Some immigrant Chinese parents, dissatisfied with the Qing government, made the decision to settle in Singapore, and sent their children to English missionary schools in the hope of a better future. This pattern of westernization lasted right until after World War 2.

The Sino-Japanese War that broke out in 1937 between China and Japan caused resentment among the Chinese. For the sake of their motherland, many returned to China to fight the Japanese. With the invasion of the Japanese into Singapore in 1942, the Kempeitai (Japanese Secret Police) tracked down many of the Chinese who had fought against them.

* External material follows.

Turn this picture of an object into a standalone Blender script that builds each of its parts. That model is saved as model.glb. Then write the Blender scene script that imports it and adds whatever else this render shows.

However, the Kempeitai's Sook Ching selection of people to be executed was largely a random process carried out by masked informers. There were also anti-Japanese forces during the war, such as Force 136, headed by Lim Bo Seng.

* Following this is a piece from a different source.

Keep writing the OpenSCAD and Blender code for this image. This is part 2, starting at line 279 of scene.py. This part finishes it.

Soon after WWII, partly due to several communist uprisings in Singapore and Malaya, riots between the Chinese and the Malays were widespread. As a result, a state of emergency was declared, and curfews were imposed on the local populace from the 1950s to 1960s.

One example was the riot on Prophet Muhammad's birthday between Malays and Chinese on 21 July 1964. Many were injured or killed during the riots. Racial Harmony Day was thereafter observed in Singapore. The riots were a major factor leading to the separation from Malaysia in 1965.

Today, the Chinese Singaporeans are generally considered one of the strongest and most economically powerful peoples in the world. International trade was established with other countries, particularly with neighbouring Malaysia, Indonesia, Thailand and China. This also attracted many recent Chinese immigrants all over from China to work and settle down in Singapore, eventually displacing the age-old Chinese influences.